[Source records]
* * * * * * * * *

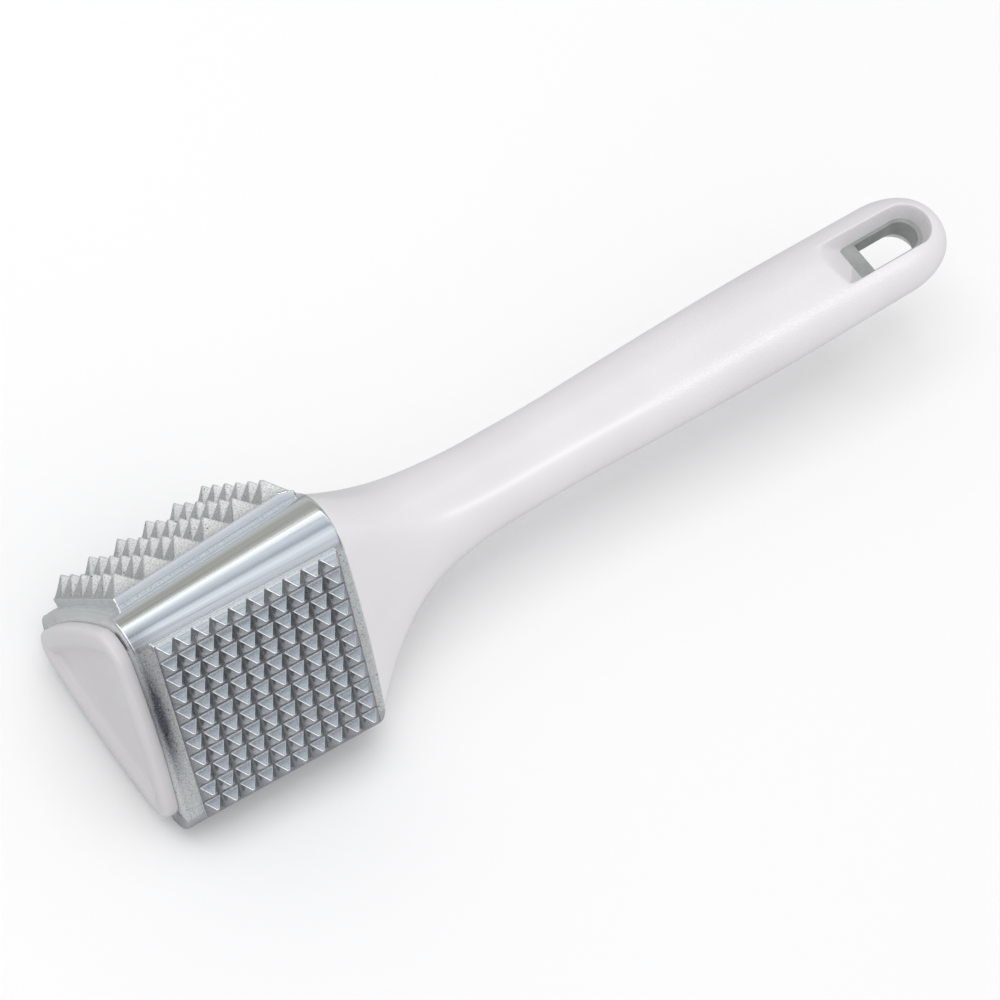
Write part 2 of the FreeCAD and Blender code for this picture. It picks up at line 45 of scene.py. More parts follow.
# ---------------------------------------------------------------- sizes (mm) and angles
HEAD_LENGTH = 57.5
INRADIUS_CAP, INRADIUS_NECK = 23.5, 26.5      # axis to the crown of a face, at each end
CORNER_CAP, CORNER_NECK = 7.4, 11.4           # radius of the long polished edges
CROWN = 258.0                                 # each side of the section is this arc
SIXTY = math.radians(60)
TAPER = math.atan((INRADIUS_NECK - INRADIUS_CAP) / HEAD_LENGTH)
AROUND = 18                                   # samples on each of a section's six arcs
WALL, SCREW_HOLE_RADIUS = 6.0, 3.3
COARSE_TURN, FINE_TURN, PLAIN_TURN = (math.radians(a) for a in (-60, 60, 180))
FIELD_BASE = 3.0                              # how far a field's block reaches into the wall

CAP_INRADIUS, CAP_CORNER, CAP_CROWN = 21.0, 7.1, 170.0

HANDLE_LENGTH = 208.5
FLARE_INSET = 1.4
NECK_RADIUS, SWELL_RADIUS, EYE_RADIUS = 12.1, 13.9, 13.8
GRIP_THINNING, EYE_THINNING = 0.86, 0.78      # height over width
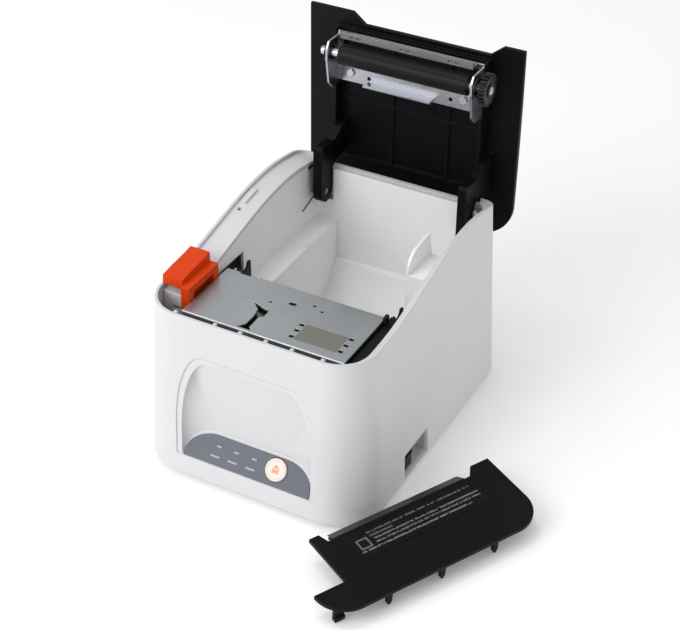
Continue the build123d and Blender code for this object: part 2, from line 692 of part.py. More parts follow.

* * * * * * * * *

- **GIVEN PROBLEM**:
Extract the listing in its entirety, matching it exactly.

- **ANSWER TO THIS EXERCISE**:
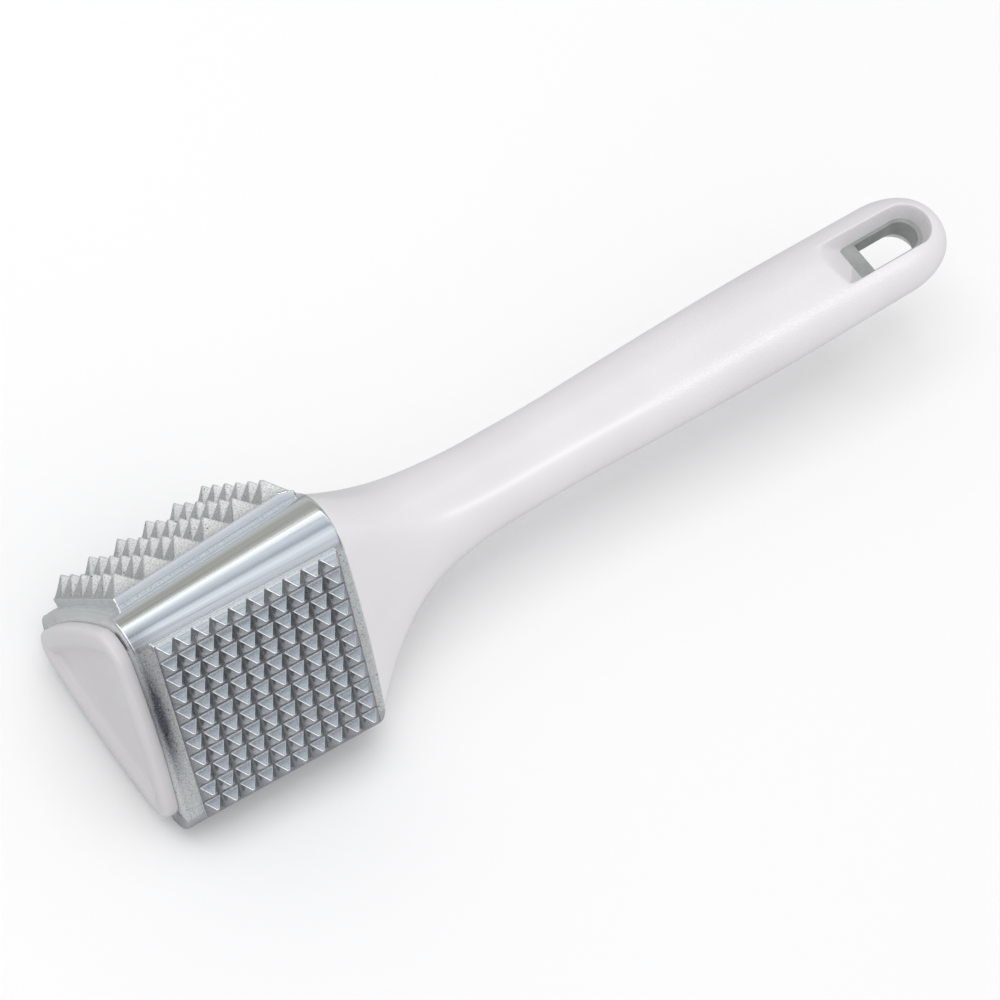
Write part 2 of the FreeCAD and Blender code for this picture. It picks up at line 45 of scene.py. More parts follow.
# ---------------------------------------------------------------- sizes (mm) and angles
HEAD_LENGTH = 57.5
INRADIUS_CAP, INRADIUS_NECK = 23.5, 26.5      # axis to the crown of a face, at each end
CORNER_CAP, CORNER_NECK = 7.4, 11.4           # radius of the long polished edges
CROWN = 258.0                                 # each side of the section is this arc
SIXTY = math.radians(60)
TAPER = math.atan((INRADIUS_NECK - INRADIUS_CAP) / HEAD_LENGTH)
AROUND = 18                                   # samples on each of a section's six arcs
WALL, SCREW_HOLE_RADIUS = 6.0, 3.3
COARSE_TURN, FINE_TURN, PLAIN_TURN = (math.radians(a) for a in (-60, 60, 180))
FIELD_BASE = 3.0                              # how far a field's block reaches into the wall

CAP_INRADIUS, CAP_CORNER, CAP_CROWN = 21.0, 7.1, 170.0

HANDLE_LENGTH = 208.5
FLARE_INSET = 1.4
NECK_RADIUS, SWELL_RADIUS, EYE_RADIUS = 12.1, 13.9, 13.8
GRIP_THINNING, EYE_THINNING = 0.86, 0.78      # height over width
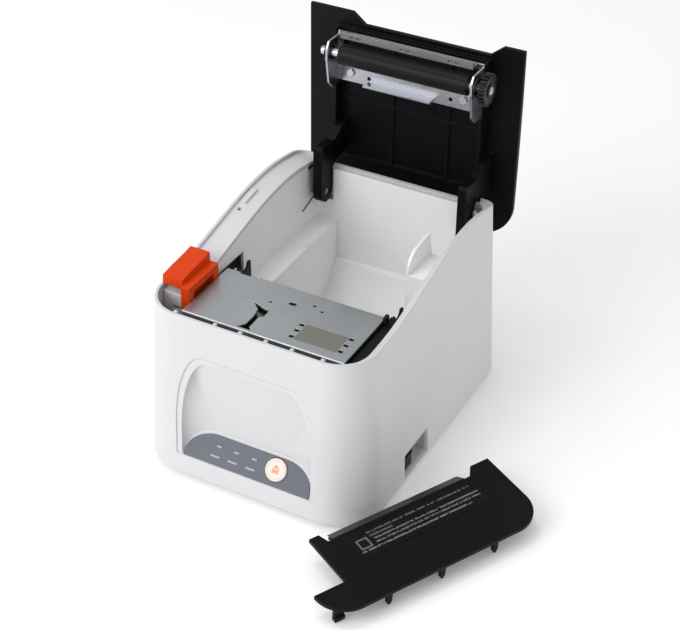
Continue the build123d and Blender code for this object: part 2, from line 692 of part.py. More parts follow.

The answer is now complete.